The Supreme Court reversed the Fourth Circuit’s judgment. Chief Justice William H. Rehnquist wrote for a unanimous Court (Justice Anthony M. Kennedy did not participate, having joined the Court after this case was argued). The core of the Court’s decision is that, under the “actual malice rule” of New York Times Co. v. Sullivan (1964), the First Amendment protects publishers from claims for damages for intentional infliction of emotional distress made by public figures.

Rehnquist, a collector of political cartoons, wrote that although Falwell considered the cartoon to be outrageous, “‘[o]utrageousness’ in the area of political and social discourse has an inherent subjectiveness about it which would allow a jury to impose liability on the basis of the jurors’ tastes or views, or … their dislike of a particular expression. An ‘outrageousness’ standard thus runs afoul of our long-standing refusal to allow damages to be awarded because the speech in question may have an adverse emotional impact on the audience.”

“They wanted me to pay Reverend Falwell $200,000 because I hurt his feelings,” Flynt told Speaking Freely interviewer  Ken Paulson in 2003. “My attorney says, ‘Pay it,’ because [Falwell] was suing me for $50 million. He said it will cost you $2 million to take it to the Supreme Court. I said, ‘Well, that’s where we’re going,’ and we lost in the Fourth Circuit. It wasn’t looking very good then, and no one thought that the Supreme Court would ever grant cert, and they did. And their decision was unanimous. I remember Justice Rehnquist’s words even so clearly today:”.

If he had lost, the impact on the press would have been dramatic, Flynt said.

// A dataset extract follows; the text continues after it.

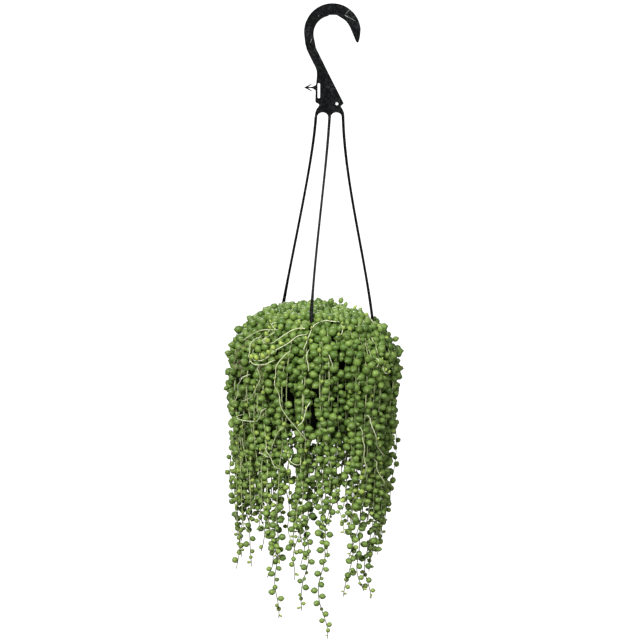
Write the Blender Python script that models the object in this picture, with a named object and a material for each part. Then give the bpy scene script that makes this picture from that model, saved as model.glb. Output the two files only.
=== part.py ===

Well, what happens to the press is that means no public figure would ever have to prove libel,” Flynt said. “All he would have to do is go into a court and prove you hurt his feelings. Whether it’s a political cartoonist or an editorial writer or what have you, you know. The press would have been virtually doomed. And I don’t think it was the Supreme Court siding with me over Reverend Falwell. I think that they were looking at the practical implications of the decision if they [had] ruled the other way.”